Second, the article offers no explanation for why policy reforms started growing in 2004 and began spiking in 2008 among future winners.
Third, RTTT funding was completely awarded by December 2011, meaning states no longer had any financial incentive to pass policies to Washington’s liking. But the analysis gives RTTT credit for reforms taking place in 2012–14. Much else could’ve exerted that influence, over that time, such as new state superintendents, a wave of new Republican governors and legislators, and ESEA waivers.
Fourth, the analysis treats never-applying states as a kind of control to show that RTTT influenced winners and applicants to implement reforms; it also mentions, however, that “adoption rates for all three groups increased dramatically.” The article explains this by giving RTTT credit for influencing never-applying states as well. But if all states were influenced by RTTT, we have no control group—meaning we can’t assess RTTT’s effect.
Fifth, if all states were affected by the RTTT intervention, we need a non-RTTT explanation for why states responded differently. It’s tautological to argue that winning states embraced more reforms because RTTT influenced them more.
Sixth, the article’s core argument is that RTTT financial incentives altered state behavior. But it doesn’t explain why some states were not affected (didn’t apply). This is important because the article then argues non-applying states enacted RTTT reforms to “keep pace” with applying states. But if the RTTT financial incentive was so significant and non-applying states did the hard work of passing reforms, why didn’t they just apply?

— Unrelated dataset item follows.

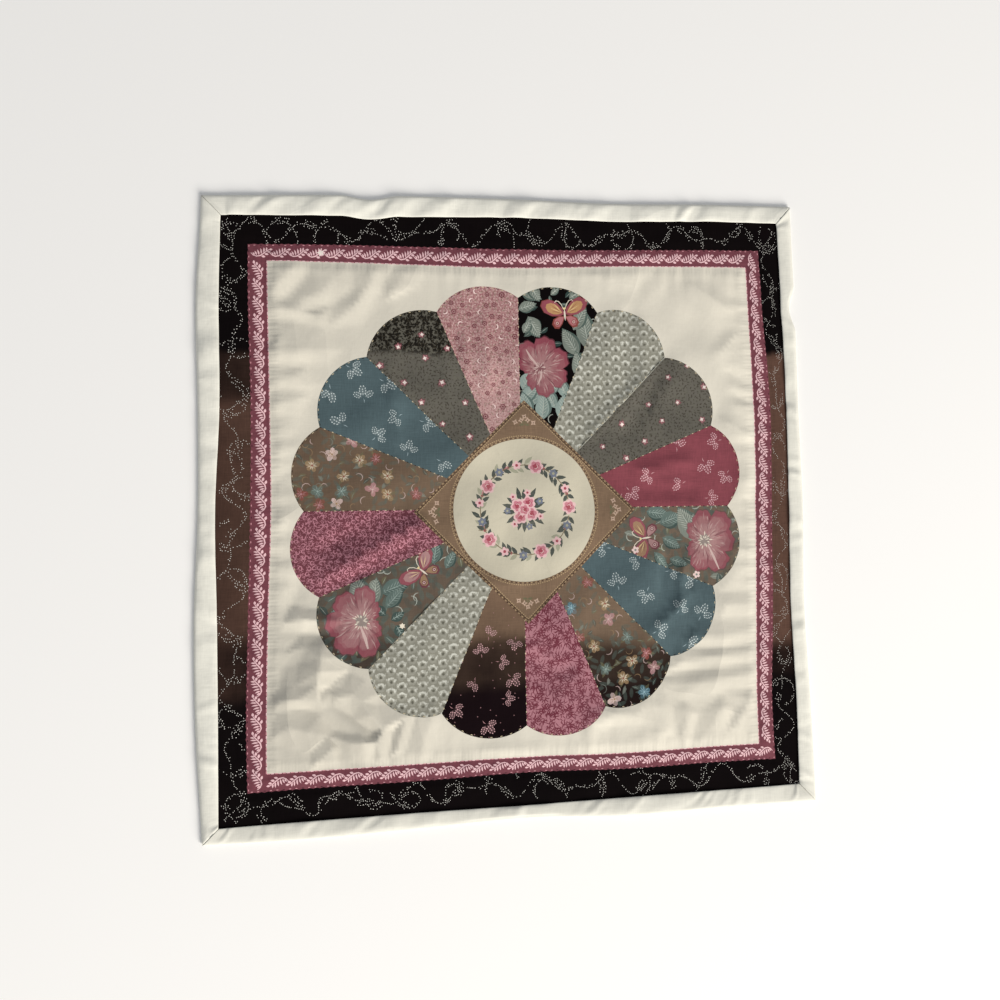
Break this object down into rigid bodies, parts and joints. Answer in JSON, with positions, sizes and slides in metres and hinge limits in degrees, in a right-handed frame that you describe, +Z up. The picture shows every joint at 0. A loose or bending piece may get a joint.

Seventh, the analysis establishes “control reforms” (like third-grade reading initiatives) that weren’t among RTTT priorities; the idea being that if RTTT had an independent influence, RTTT reforms would spike and control reforms wouldn’t. But winning states were likelier to pass at least one control reform. The article contends that that’s understandable because the controls were complementary to RTTT. But that means they weren’t really controls. This point is especially salient because during this era, states adopted many reforms unmentioned by RTTT. States passed dozens of private school choice programs. Indiana and Louisiana, which got no RTTT money, implemented leading accountability systems. Does RTTT get credit for those too?
Eighth, only one-third of interviewed state leaders said RTTT had a “massive” or “big” impact; 68 percent said it had a “minor” impact or none. Those in winning states were significantly likelier to credit RTTT with a large impact. But if the program had a predictable, independent influence, we wouldn’t see such variation. An equally reasonable conclusion—especially given the application’s reward for states’ previous activities—is that RTTT didn’t change behavior so much as reinforce existing behavior.
Ninth, the article concedes that RTTT had no influence on charter schooling, one of its priorities. If RTTT had a predictable, independent influence, this wouldn’t have occurred.
I raise these points not to nip at the heels of a very good researcher or diminish the legacy of this administration’s signature program. I want to better understand the influence of federal policy. I think RTTT was important; I’m trying to figure out how and why.
All nine of my objections share a single feature: They argue that things other than RTTT were at play in RTTT-era changes. I’m concerned that an undiscriminating “RTTT-is-responsible” interpretation will have four major downsides: reinforce progressives’ centralizing, technocratic impulses; obscure the differential influence the program had on various policies; distract us from the humbling responses to many RTTT policies (CCSS backlash, widespread rejection of the testing consortia, disappointing implementation results of educator evaluation systems); and discount the impressive state- and locally led reform momentum that preceded RTTT.